For Researchers: Access Data
As a cancer researcher, you already know that high-quality clinical trial data is critical to investigating new hypotheses. But this vital data from completed clinical trials typically has been trapped within the virtual walls of those organizations that have conducted the trials.
The Project Data Sphere® (PDS) platform breaks down those walls and brings high-quality data from completed cancer clinical trials to a single, easily accessible, research platform. By accessing data on the PDS platform, you’ll gain the ability to aggregate data that spans both tumor types and research organizations, and which has previously been locked away.
Research hypotheses, however, don’t run on just high-quality data. That’s why the PDS platform also provides advanced analytical tools from SAS to support your explorations and investigations. These tools, available at no cost to registered researchers, provide not only core data preparation and statistical processing capabilities, but advanced modeling, simulation, machine learning, and visualization solutions in support of your research activities.
Apply for Access
Access to the patient-level clinical trial data and embedded analytical tools is granted through an application process. Prospective users will need to complete a short online form and consent to the Project Data Sphere Cancer Research Platform Agreement (available for review as part of the registration process) in order to apply to become platform authorized users.

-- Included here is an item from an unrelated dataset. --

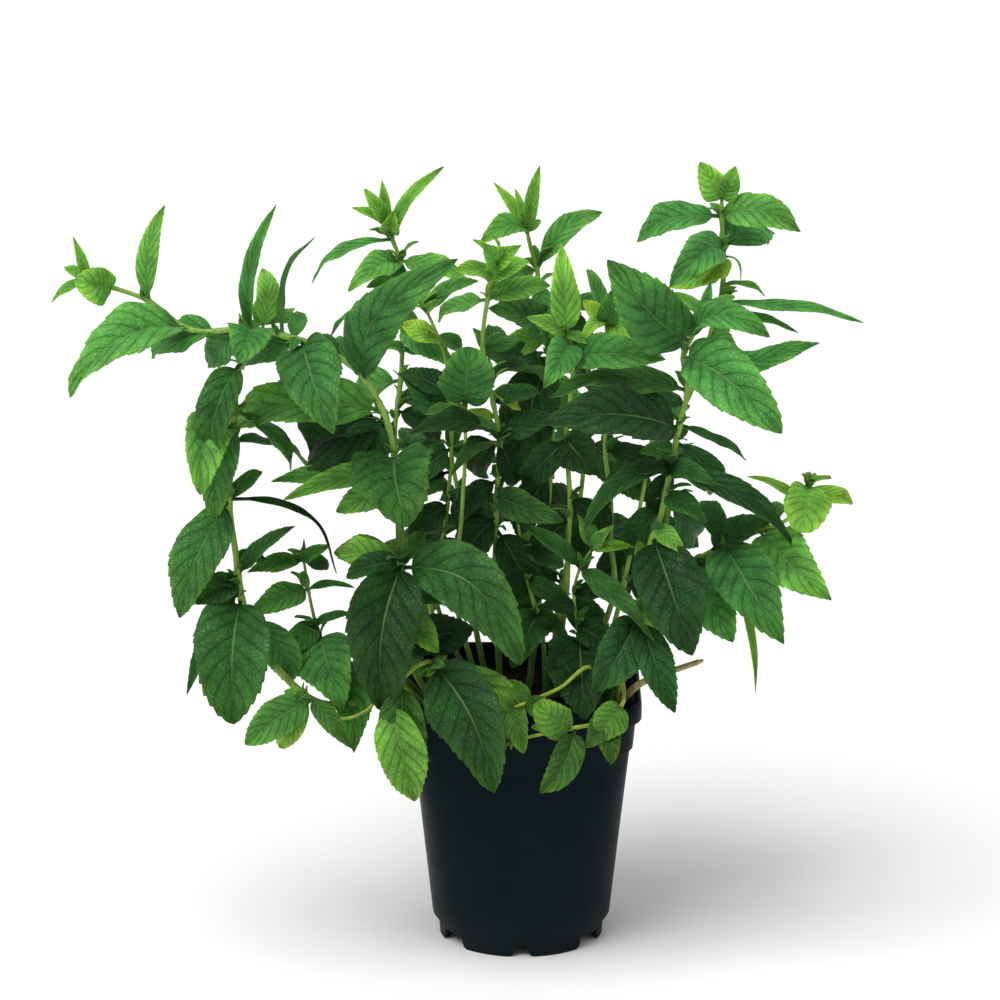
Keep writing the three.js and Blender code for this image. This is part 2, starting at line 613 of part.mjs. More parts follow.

The authorization review and approval process are typically completed within seven business days, if not sooner. Click here to apply for access.
The data content and analytical tools provided within the Project Data Sphere cancer research platform are accessible to researchers affiliated with life sciences companies, hospitals, institutions and other organizations, as well as independent researchers. Prospective research platform users will need to complete a short online form and consent to the Project Data Sphere Cancer Research Platform Agreement (available for review as part of the registration process) in order to apply to become platform authorized users.
The online application form includes a request for a description of any planned research and the accompanying research goals. This optional research information enables Project Data Sphere to develop metrics regarding how the platform is intended to be used and has NO impact on the applicant approval process.
The authorization review and approval process are typically completed within seven business days, if not sooner.
Data within the Project Data Sphere cancer research platform is available at two levels. All visitors to data.projectdatasphere.org, regardless of whether they have registered to be authorized users, are able to search for data sets of interest based upon a variety of filters (e.g., data provider, tumor type, etc.) or via free-text search terms. The information available, at this level, from these data sets includes descriptive information regarding the data set itself such as a summary of the study, the study title, description, type of data available (comparator, active treatment, or both), etc.
Authorized users additionally have access to the data set content, including the study protocol, annotated Case Report Form, data dictionary, and the patient-level data itself. The documents associated with each data set can be viewed directly through the platform application, and all data sets can be viewed and analyzed using the embedded platform analytical tools. In most cases, and based upon the requirements of the data provider, the patient-level data sets can be downloaded for review and investigation within the authorized user’s preferred analytical environment.
Authorized users seeking access to data sets provided to the Project Data Sphere cancer research platform via integration with the NCTN/NCORP Data Archive must, per NCI’s required business processes, complete an additional authorization process before data sets and supporting content can be accessed. This authorization process is directly available within the Project Data Sphere cancer research platform.
Data sets provided to the Project Data Sphere cancer research platform include four key components:
Each clinical trial has a master plan called a protocol. This plan explains how the trial will be conducted and outlines the criteria by which patients are to be selected for the trial, the procedures and tests that patients will receive and the types of data that will be collected from the patients.
Annotated case report form (CRF):
A CRF is the paper or electronic instrument used to record the patient data in a clinical trial. An “annotated” CRF indicates how the recorded information relates to the structure of the stored electronic patient data.
The data dictionary describes the details of the electronic patient data on a field-by-field basis, indicating in which data tables individual fields can be found, how the individual data tables are related and various levels of detail regarding the data fields themselves.
Patient-level data sets:
The patient-level data sets represent the individual data points that have been captured for each patient. Through careful understanding of the research protocol, the annotated CRF and the data dictionary, data scientists can apply analytical tools to the patient-level data sets and discover new scientific insights. The patient-level data sets available within the Project Data Sphere cancer research platform can be investigated individually, or can be aggregated for more comprehensive investigation. Although industry data standards such as CDISC SDTM and ADaM (www.cdisc.org) are now widely adopted, there may be considerable differences with regard to how the data sets provided to the Project Data Sphere platform are structured. These differences are based upon a variety of factors, including each provider organizations’ interpretations of the standards, the maturity of the data standards at the time each trial was completed and whether the trial was considered for registration purposes. Through ongoing curation and standardization efforts, Project Data Sphere is continually working to increase the efficiency with which researchers can aggregate and investigate patient-level data sets that span data providers, research domains (industry and academia) and data standards eras.